• **Dataset section**
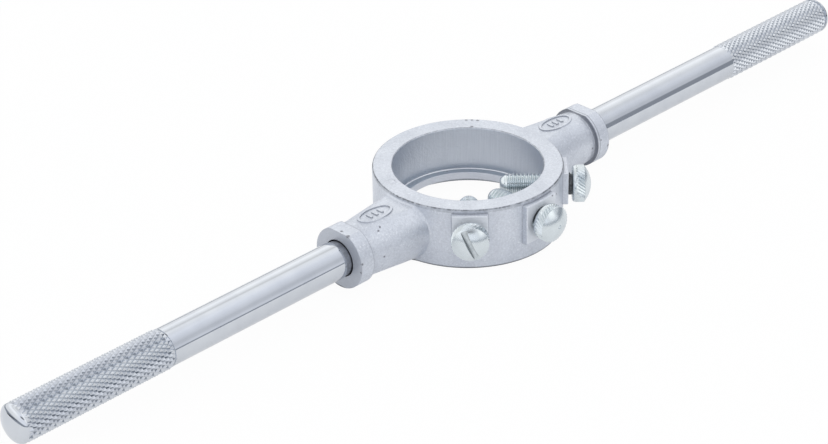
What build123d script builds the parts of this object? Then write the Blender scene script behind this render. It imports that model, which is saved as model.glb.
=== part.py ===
# Die stock: a cast ring holder with a stepped seat for a round threading die, three
# knurled clamp screws through the ring, and two bright rod handles screwed into its bosses.
# Origin: centre of the die seat, on the shoulder that the die lies on. +Z up, +X along the handles.
import os
from math import hypot
from build123d import *

os.makedirs("parts", exist_ok=True)

# Cast ring round the die
ring_r = 25.0
ring_base_z = -5.0
ring_top_z = 12.35
ring_top_round = 0.5
ring_base_round = 0.8

# Stepped seat for the die, the way through for the work, and the hollow under the shoulder
seat_r = 19.8
seat_mouth_bevel = 0.25
work_hole_r = 17.5
shoulder_t = 1.95
hollow_r = 22.2
hole_countersink = 0.4

# Tapered bosses with a collar on each outer end, on the handles' axis; each has a flat land on top
axis_z = 3.6
boss_root_r = 8.95
boss_end_r = 7.3
boss_root_x = ring_r
boss_l = 17.1
boss_land_drop = 1.2
boss_land_z = ring_top_z - boss_land_drop
collar_l = 4.6
collar_start_x = boss_root_x + boss_l
collar_end_x = collar_start_x + collar_l
collar_r = 8.25
collar_step = 0.2
collar_foot_round = 0.4
collar_round = 0.8
boss_root_blend = 0.65

# Flat pads under the screw heads; the middle one is the larger
side_pad_w = 9.3
side_pad_base_z = 2.2
middle_pad_w = 10.8
middle_pad_base_z = 0.3
pad_top_z = 11.2
pad_proud = 1.1
pad_face_r = ring_r + pad_proud
pad_depth = 4.0
pad_round = 0.3

# Raised plain oval on each boss
oval_half_l = 5.6
oval_half_w = 3.0
oval_offset = 0.4
oval_x = boss_root_x + boss_l / 2 + oval_offset
oval_rib = 0.7
oval_proud = 0.3
oval_bar_l = 2.0
oval_bar_w = 0.7
oval_bar_pitch = 1.9

# Handles: stud, neck in the collar's recess, rod, knurled grip and domed end
stud_r = 3.95
stud_fit = 0.05
stud_wall = 2.5
stud_inner_x = boss_root_x + stud_wall
stud_end_gap = 1.0
neck_r = 4.7
neck_gap = 0.3
neck_in = 3.0
neck_out = 1.8
neck_inner_x = collar_end_x - neck_in
neck_seat_gap = 0.3
rod_r = 4.95
rod_l = 56.2
rod_start_x = collar_end_x + neck_out
rod_bevel = 0.4
knurl_rise = 0.3
grip_r = rod_r + knurl_rise
grip_l = 43.6
grip_start_x = rod_start_x + rod_l
grip_end_x = grip_start_x + grip_l
grip_bevel = 0.35
handle_dome_l = 2.3
handle_end_x = grip_end_x + handle_dome_l

# Clamp screws: plain shank at the thread's outside size, knurled band, domed end
screw_z = 5.85
screw_r = 2.95
screw_fit = 0.05
screw_l = 18.9
tip_bevel = 0.8
head_r = 4.9
band_l = 3.25
band_bevel = 0.3
dome_l = 1.8
dome_shoulder = 0.75
slot_w = 1.6
slot_depth = 1.3
centre_dimple_r = 0.5

# Where each screw stands round the ring, and how far its head is backed off from its pad
left_screw_angle = -135
middle_screw_angle = -90
right_screw_angle = -45
left_head_gap = 1.75
middle_head_gap = 1.3
right_head_gap = 1.15
left_slot_turn = 24
right_slot_turn = -30


# Profile of a boss and its collar, drawn above the handles' axis and spun round it
def boss_and_collar():
    slope = (boss_root_r - boss_end_r) / (collar_start_x - boss_root_x)
    inner_x = ring_r / 2
    inner_r = boss_root_r + slope * (boss_root_x - inner_x)
    step_x = collar_start_x + collar_step
    with BuildSketch(Plane.XZ) as profile:
        with BuildLine():
            Polyline(
                (inner_x, 0),
                (inner_x, inner_r),
                (collar_start_x, boss_end_r),
                (step_x, collar_r),
                (collar_end_x, collar_r),
                (collar_end_x, 0),
                close=True,
            )
        make_face()
        corner = profile.vertices().sort_by(Axis.X)
        foot = [v for v in corner if abs(v.X - collar_start_x) < 0.01]
        lip = [v for v in corner if abs(v.X - step_x) < 0.01]
        rim = [v for v in corner if v.X > collar_end_x - 0.01 and v.Z > 0.01]
        fillet(foot, collar_foot_round)
        fillet(lip, collar_step / 2)
        fillet(rim, collar_round)
    boss = Pos(0, 0, axis_z) * revolve(profile.sketch, Axis.X)
    return boss & below_land(0)


# All the room below the boss's flat land, or up to a little proud of it
def below_land(proud):
    side = 4 * ring_r
    return Pos(collar_start_x, 0, boss_land_z + proud - side / 2) * Box(side, side, side)


# Raised oval with three short bars, standing a little proud of the boss's land
def boss_oval():
    slope = (boss_root_r - boss_end_r) / (collar_start_x - boss_root_x)
    near_x = oval_x - oval_half_l - oval_rib
    far_x = oval_x + oval_half_l + oval_rib
    near_r = boss_root_r + slope * (boss_root_x - near_x) + oval_proud
    far_r = boss_root_r + slope * (boss_root_x - far_x) + oval_proud
    skin = Polyline((near_x, 0), (near_x, near_r), (far_x, far_r), (far_x, 0), close=True)
    skin = revolve(Plane.XZ * make_face(skin), Axis.X)
    outline = Ellipse(oval_half_l, oval_half_w)
    outline -= Ellipse(oval_half_l - oval_rib, oval_half_w - oval_rib)
    for i in (-1, 0, 1):
        outline += Pos(i * oval_bar_pitch, 0) * Rectangle(oval_bar_w, oval_bar_l)
    stamp = Pos(oval_x, 0, 0) * extrude(outline, 2 * boss_root_r)
    return Pos(0, 0, axis_z) * (skin & stamp) & below_land(oval_proud)


# The ring stands tall at first, so that the bosses can be blended into it all round
right_boss = boss_and_collar()
tall_ring = Rot(0, 0, 90) * Cylinder(ring_r, 2 * ring_r)
body = tall_ring + right_boss + mirror(right_boss, Plane.YZ)
roots = [e for e in body.edges() if e.geom_type != GeomType.LINE and abs(e.center().Z) < ring_r / 2]
roots = [e for e in roots if all(abs(hypot((e @ t).X, (e @ t).Y) - ring_r) < 0.01 for t in (0, 0.5, 1))]
body = fillet(roots, boss_root_blend)
slab = Box(4 * collar_end_x, 4 * ring_r, ring_top_z - ring_base_z)
body = body & (Pos(0, 0, (ring_top_z + ring_base_z) / 2) * slab)
body = fillet(body.faces().sort_by(Axis.Z)[-1].edges(), ring_top_round)
body = fillet(body.faces().sort_by(Axis.Z)[0].edges(), ring_base_round)

# Flat pads that the screw heads stand over
def screw_pad(width, base_z):
    pad = Box(pad_depth, width, pad_top_z - base_z)
    pad = fillet(pad.faces().sort_by(Axis.X)[-1].edges(), pad_round)
    return Pos(pad_face_r - pad_depth / 2, 0, (pad_top_z + base_z) / 2) * pad


body += Rot(0, 0, left_screw_angle) * screw_pad(side_pad_w, side_pad_base_z)
body += Rot(0, 0, middle_screw_angle) * screw_pad(middle_pad_w, middle_pad_base_z)
body += Rot(0, 0, right_screw_angle) * screw_pad(side_pad_w, side_pad_base_z)

# Raised oval on each boss
right_oval = boss_oval()
body += right_oval
body += mirror(right_oval, Plane.YZ)

# Stepped die seat, open below through the work hole and the wider hollow in the base
seat_line = Polyline(
    (0, ring_base_z),
    (hollow_r, ring_base_z),
    (hollow_r, -shoulder_t),
    (work_hole_r, -shoulder_t),
    (work_hole_r, 0),
    (seat_r, 0),
    (seat_r, ring_top_z - seat_mouth_bevel),
    (seat_r + seat_mouth_bevel, ring_top_z),
    (0, ring_top_z),
    close=True,
)
body -= revolve(Plane.XZ * make_face(seat_line), Axis.Z)

# Tapped holes for the clamp screws, countersunk at the pads
screw_hole = Pos(ring_r, 0, screw_z) * Rot(0, 90, 0) * Cylinder(screw_r + screw_fit, ring_r)
sink = Cone(screw_r + screw_fit, screw_r + screw_fit + hole_countersink, hole_countersink)
sink = Pos(pad_face_r - hole_countersink / 2, 0, screw_z) * Rot(0, 90, 0) * sink
for angle in (left_screw_angle, middle_screw_angle, right_screw_angle):
    body -= Rot(0, 0, angle) * (screw_hole + sink)

# Recess and tapped blind hole for each handle
recess_floor_x = neck_inner_x - neck_seat_gap
stud_end_x = stud_inner_x - stud_end_gap
handle_line = Polyline(
    (stud_end_x, 0),
    (stud_end_x, stud_r + stud_fit),
    (recess_floor_x, stud_r + stud_fit),
    (recess_floor_x, neck_r + neck_gap),
    (collar_end_x + collar_round, neck_r + neck_gap),
    (collar_end_x + collar_round, 0),
    close=True,
)
handle_hole = Pos(0, 0, axis_z) * revolve(Plane.XZ * make_face(handle_line), Axis.X)
body -= handle_hole
body -= mirror(handle_hole, Plane.YZ)

# Handle: stud, neck, rod with a bevelled shoulder, knurled grip and a domed end
dome_r = grip_r - grip_bevel
quarter_turn = 90
with BuildSketch(Plane.XZ) as handle_profile:
    with BuildLine():
        Polyline(
            (handle_end_x, 0),
            (stud_inner_x, 0),
            (stud_inner_x, stud_r - rod_bevel),
            (stud_inner_x + rod_bevel, stud_r),
            (neck_inner_x, stud_r),
            (neck_inner_x, neck_r),
            (rod_start_x, neck_r),
            (rod_start_x + rod_bevel, rod_r),
            (grip_start_x, rod_r),
            (grip_start_x + grip_bevel, grip_r),
            (grip_end_x - grip_bevel, grip_r),
            (grip_end_x, dome_r),
        )
        EllipticalCenterArc((grip_end_x, 0), handle_dome_l, dome_r, arc_size=quarter_turn)
    make_face()
right_handle = Pos(0, 0, axis_z) * revolve(handle_profile.sketch, Axis.X)
left_handle = mirror(right_handle, Plane.YZ)


# Clamp screw along +X: bevelled tip, shank, knurled band and a domed end
def clamp_screw(head_gap):
    under_x = pad_face_r + head_gap
    tip_x = under_x - screw_l
    band_x = under_x + band_l
    end_x = band_x + dome_l
    with BuildSketch(Plane.XZ) as profile:
        with BuildLine():
            Polyline(
                (end_x, 0),
                (tip_x, 0),
                (tip_x, screw_r - tip_bevel),
                (tip_x + tip_bevel, screw_r),
                (under_x, screw_r),
                (under_x, head_r - band_bevel),
                (under_x + band_bevel, head_r),
                (band_x - band_bevel, head_r),
                (band_x, head_r - band_bevel),
            )
            ThreePointArc(
                (band_x, head_r - band_bevel),
                (band_x + dome_shoulder * dome_l, (head_r - band_bevel) / 2),
                (end_x, 0),
            )
        make_face()
    return revolve(profile.sketch, Axis.X)


# Screwdriver slot across the domed end, turned about the screw's axis
def slot(head_gap, turn):
    end_x = pad_face_r + head_gap + band_l + dome_l
    cut = Box(2 * slot_depth, slot_w, 3 * head_r)
    return Pos(end_x, 0, 0) * Rot(turn, 0, 0) * cut


# Turn a screw to its place round the ring
def placed(screw, angle):
    return Rot(0, 0, angle) * Pos(0, 0, screw_z) * screw


left_screw = clamp_screw(left_head_gap) - slot(left_head_gap, left_slot_turn)
right_screw = clamp_screw(right_head_gap) - slot(right_head_gap, right_slot_turn)
middle_end_x = pad_face_r + middle_head_gap + band_l + dome_l
middle_screw = clamp_screw(middle_head_gap) - Pos(middle_end_x, 0, 0) * Sphere(centre_dimple_r)

export_step(body, "parts/holder_body.step")
export_step(left_handle, "parts/left_handle.step")
export_step(right_handle, "parts/right_handle.step")
export_step(placed(left_screw, left_screw_angle), "parts/left_clamp_screw.step")
export_step(placed(middle_screw, middle_screw_angle), "parts/spreading_screw.step")
export_step(placed(right_screw, right_screw_angle), "parts/right_clamp_screw.step")
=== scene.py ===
import math
import bpy
from mathutils import Matrix, Vector


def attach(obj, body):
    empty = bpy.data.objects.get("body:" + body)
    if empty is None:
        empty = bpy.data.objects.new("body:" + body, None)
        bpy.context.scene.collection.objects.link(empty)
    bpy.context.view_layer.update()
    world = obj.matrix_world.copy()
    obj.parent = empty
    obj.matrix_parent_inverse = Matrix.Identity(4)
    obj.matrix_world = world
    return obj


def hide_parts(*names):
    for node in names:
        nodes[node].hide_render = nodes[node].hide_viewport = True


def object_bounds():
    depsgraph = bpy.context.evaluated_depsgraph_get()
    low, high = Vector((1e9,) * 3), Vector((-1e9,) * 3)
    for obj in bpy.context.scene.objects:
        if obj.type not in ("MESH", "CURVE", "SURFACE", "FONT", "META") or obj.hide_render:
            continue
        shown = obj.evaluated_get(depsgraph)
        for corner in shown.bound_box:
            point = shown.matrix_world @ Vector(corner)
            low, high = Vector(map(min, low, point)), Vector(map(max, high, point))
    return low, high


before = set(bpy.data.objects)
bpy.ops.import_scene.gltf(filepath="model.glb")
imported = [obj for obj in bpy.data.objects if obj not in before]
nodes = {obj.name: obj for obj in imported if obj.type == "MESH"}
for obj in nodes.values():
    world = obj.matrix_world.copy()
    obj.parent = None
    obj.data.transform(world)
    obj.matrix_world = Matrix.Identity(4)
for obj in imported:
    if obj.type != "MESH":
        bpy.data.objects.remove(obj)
cad_low, cad_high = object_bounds()
mm = 0.001


# Camera, paper floor and light: the die stock lies on white paper in a white tent, seen from its
# front left. The tent is brightest behind, with a dark gap low at the front right and a slit for
# the camera. Where the paper ends, the polished parts reflect a darker room.
camera_azimuth = math.radians(-44.6064)
camera_elevation = math.radians(29.7963)
camera_roll = math.radians(-1.0016)
camera_distance = 668.05 * mm
camera_to_right = -14.30 * mm
camera_upward = -18.65 * mm
focal_px = 2568.7
photo_width_px = 828
sensor_w = 36.0
aim_height = 16.39 * mm

turn = Matrix.Rotation(camera_azimuth, 4, "Z") @ Matrix.Rotation(math.pi / 2 - camera_elevation, 4, "X")
away = turn @ Vector((camera_to_right, camera_upward, camera_distance))
bpy.ops.object.select_all(action="DESELECT")
bpy.ops.object.camera_add(location=away + Vector((0, 0, aim_height)))
camera = bpy.context.active_object
camera.name = "photo_camera"
camera.rotation_euler = (turn @ Matrix.Rotation(camera_roll, 4, "Z")).to_euler()
camera.data.sensor_width = sensor_w
camera.data.lens = focal_px * sensor_w / photo_width_px
camera.data.clip_end = 20
bpy.context.scene.camera = camera
bpy.context.scene.view_settings.view_transform = "Standard"

floor_size = 8.0
floor_height = cad_low[2] - 0.02 * mm
paper_white = (0.90, 0.90, 0.905, 1)
glow_seen = 0.96
glow_reflected = 0.46
paper_front_y = -0.125
paper_back_y = 0.16
paper_left_x = -0.215
paper_right_x = 0.26
dark_corner_low_y = 0.055
dark_corner_high_y = 0.11
room_grey = (0.34, 0.37, 0.42, 1)
room_black = (0.02, 0.02, 0.025, 1)

bpy.ops.mesh.primitive_plane_add(size=floor_size, location=(0, 0, floor_height))
floor = bpy.context.active_object
floor.name = "paper_floor"
bpy.ops.object.transform_apply(location=True, rotation=True, scale=True)


def combined(tree, operation, *values):
    node = tree.nodes.new("ShaderNodeMath")
    node.operation = operation
    for socket, value in zip(node.inputs, values):
        if isinstance(value, (int, float)):
            socket.default_value = value
        else:
            tree.links.new(value, socket)
    return node.outputs[0]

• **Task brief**
Extract only the lines from the line with "left_screw = clamp_screw(left_head_gap)" through the line with "for corner in", keeping both end lines exactly as they are.

• **Written response**
left_screw = clamp_screw(left_head_gap) - slot(left_head_gap, left_slot_turn)
right_screw = clamp_screw(right_head_gap) - slot(right_head_gap, right_slot_turn)
middle_end_x = pad_face_r + middle_head_gap + band_l + dome_l
middle_screw = clamp_screw(middle_head_gap) - Pos(middle_end_x, 0, 0) * Sphere(centre_dimple_r)

export_step(body, "parts/holder_body.step")
export_step(left_handle, "parts/left_handle.step")
export_step(right_handle, "parts/right_handle.step")
export_step(placed(left_screw, left_screw_angle), "parts/left_clamp_screw.step")
export_step(placed(middle_screw, middle_screw_angle), "parts/spreading_screw.step")
export_step(placed(right_screw, right_screw_angle), "parts/right_clamp_screw.step")
=== scene.py ===
import math
import bpy
from mathutils import Matrix, Vector


def attach(obj, body):
    empty = bpy.data.objects.get("body:" + body)
    if empty is None:
        empty = bpy.data.objects.new("body:" + body, None)
        bpy.context.scene.collection.objects.link(empty)
    bpy.context.view_layer.update()
    world = obj.matrix_world.copy()
    obj.parent = empty
    obj.matrix_parent_inverse = Matrix.Identity(4)
    obj.matrix_world = world
    return obj


def hide_parts(*names):
    for node in names:
        nodes[node].hide_render = nodes[node].hide_viewport = True


def object_bounds():
    depsgraph = bpy.context.evaluated_depsgraph_get()
    low, high = Vector((1e9,) * 3), Vector((-1e9,) * 3)
    for obj in bpy.context.scene.objects:
        if obj.type not in ("MESH", "CURVE", "SURFACE", "FONT", "META") or obj.hide_render:
            continue
        shown = obj.evaluated_get(depsgraph)
        for corner in shown.bound_box:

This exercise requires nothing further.